In the first year, your farm does not need to look nice. It needs to work. Layout matters for money because it controls how quickly you can water, harvest, and replant.

Set up your fields in clean rectangles with clear walking lanes. Keep your storage close to your field. Keep your selling bin accessible. If you are losing time weaving through random debris piles or scattered plots, you are losing money.

You also want room to expand without tearing everything apart. Spring to summer is often when players realize their starter layout cannot scale. If you plan for growth from the start, you will spend fewer days reorganizing and more days earning.

Choose a Daily Routine That Produces Cash Every Day

The most effective early game money strategy is not just picking activities, it is stacking them into a repeatable daily schedule. A reliable structure looks like this:

Do farm chores first so crops never fall behind. Then choose one active money activity per day, typically fishing in spring and either fishing or bug catching in summer. Use foraging as a constant bonus while traveling. Sell daily so you can reinvest quickly.

This approach is powerful because it stabilizes your income. Even if your crops are between harvests, you still have fish or bugs.

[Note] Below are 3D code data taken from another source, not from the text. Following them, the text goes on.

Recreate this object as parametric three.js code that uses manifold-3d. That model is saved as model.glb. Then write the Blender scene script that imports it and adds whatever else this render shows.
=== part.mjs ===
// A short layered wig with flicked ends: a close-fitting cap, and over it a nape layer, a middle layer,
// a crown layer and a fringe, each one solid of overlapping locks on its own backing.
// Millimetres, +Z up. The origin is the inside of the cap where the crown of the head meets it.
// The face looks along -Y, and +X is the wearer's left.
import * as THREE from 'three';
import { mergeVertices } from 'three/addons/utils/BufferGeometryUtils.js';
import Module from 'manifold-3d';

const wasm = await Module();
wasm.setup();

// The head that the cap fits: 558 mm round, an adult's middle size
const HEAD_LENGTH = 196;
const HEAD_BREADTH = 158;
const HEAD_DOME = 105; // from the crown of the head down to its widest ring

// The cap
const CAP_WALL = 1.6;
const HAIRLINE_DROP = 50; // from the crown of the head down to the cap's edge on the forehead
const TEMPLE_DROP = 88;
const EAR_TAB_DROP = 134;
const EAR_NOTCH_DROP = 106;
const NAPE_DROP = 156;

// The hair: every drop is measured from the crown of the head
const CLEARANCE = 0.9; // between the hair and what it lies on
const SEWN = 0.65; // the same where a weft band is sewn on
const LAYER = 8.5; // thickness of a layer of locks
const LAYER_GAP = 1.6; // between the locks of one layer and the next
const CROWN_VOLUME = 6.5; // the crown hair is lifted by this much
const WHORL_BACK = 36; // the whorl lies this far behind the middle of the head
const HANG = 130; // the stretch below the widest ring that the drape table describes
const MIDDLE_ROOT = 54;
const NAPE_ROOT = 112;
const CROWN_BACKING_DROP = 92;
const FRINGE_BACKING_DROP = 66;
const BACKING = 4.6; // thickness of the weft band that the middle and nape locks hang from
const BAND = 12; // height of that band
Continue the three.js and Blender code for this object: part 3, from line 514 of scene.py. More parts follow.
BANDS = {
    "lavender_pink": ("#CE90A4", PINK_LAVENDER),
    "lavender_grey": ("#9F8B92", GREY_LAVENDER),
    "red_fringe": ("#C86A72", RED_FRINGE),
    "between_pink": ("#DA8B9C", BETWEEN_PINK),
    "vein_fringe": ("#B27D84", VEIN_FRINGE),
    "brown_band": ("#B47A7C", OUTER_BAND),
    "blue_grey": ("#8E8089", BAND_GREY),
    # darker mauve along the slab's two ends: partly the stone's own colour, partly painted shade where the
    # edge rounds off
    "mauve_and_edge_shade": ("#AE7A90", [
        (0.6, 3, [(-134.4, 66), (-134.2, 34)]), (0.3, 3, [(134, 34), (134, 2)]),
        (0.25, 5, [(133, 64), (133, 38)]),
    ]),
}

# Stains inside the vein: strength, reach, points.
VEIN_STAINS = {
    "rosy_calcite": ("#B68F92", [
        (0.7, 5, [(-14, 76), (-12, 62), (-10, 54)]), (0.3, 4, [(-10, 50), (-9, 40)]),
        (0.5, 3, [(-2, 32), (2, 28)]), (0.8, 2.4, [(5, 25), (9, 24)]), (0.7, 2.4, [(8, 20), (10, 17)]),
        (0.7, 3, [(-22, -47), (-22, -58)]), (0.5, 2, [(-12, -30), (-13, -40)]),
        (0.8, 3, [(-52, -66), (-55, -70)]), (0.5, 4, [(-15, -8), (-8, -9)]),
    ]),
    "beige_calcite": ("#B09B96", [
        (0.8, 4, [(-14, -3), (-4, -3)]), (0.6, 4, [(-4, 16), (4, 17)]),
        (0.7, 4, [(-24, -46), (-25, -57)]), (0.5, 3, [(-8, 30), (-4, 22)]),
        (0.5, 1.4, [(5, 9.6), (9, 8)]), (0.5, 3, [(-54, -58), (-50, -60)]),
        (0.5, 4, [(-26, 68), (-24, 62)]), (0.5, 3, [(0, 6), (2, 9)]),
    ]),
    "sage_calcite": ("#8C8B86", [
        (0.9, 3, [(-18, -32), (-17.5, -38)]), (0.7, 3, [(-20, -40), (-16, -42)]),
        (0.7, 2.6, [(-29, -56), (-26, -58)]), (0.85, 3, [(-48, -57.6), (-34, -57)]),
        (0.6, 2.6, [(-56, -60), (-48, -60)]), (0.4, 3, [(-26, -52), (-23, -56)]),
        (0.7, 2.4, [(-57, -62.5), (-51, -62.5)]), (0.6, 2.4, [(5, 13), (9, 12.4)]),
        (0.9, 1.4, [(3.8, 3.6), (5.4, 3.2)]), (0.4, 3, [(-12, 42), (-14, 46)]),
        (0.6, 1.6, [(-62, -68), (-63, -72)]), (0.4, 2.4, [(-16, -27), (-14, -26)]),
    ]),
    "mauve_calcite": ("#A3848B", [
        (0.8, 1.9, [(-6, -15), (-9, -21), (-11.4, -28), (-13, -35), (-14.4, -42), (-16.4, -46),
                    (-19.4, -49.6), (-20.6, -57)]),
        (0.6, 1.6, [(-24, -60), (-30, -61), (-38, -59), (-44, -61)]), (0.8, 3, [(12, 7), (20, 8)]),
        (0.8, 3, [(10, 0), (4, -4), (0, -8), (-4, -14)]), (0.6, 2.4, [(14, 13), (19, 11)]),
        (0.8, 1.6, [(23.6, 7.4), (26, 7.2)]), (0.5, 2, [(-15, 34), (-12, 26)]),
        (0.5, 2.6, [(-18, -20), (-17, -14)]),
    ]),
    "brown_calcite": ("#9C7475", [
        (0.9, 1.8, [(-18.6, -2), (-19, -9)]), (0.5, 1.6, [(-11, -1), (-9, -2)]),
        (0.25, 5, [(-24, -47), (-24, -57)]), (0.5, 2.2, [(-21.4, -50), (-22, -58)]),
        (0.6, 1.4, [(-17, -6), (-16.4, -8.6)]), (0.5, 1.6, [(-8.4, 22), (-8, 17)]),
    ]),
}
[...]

Even if you do not feel like fishing, your farm still generates value. The early game becomes much less stressful when you know you can reliably produce income no matter what stage your crops are in.

Spend Early Money on Growth, Not Collection

Coral Island has a lot of tempting purchases early, and many of them are worth it eventually. But if your goal is making money in Spring and Summer Year 1, most of your spending should push your earning capacity higher.

That means seeds that match your schedule, upgrades that reduce daily stamina drain, and a gradual transition into stable income sources like animals and processing. Cosmetics and convenience purchases are not “bad,” but they slow down the compounding effect that makes Year 1 feel comfortable by the time fall arrives.

If you keep your focus on building an engine, summer becomes the season where everything starts clicking. Your fields expand, your days become more efficient, and you stop feeling like you are scraping by between harvests.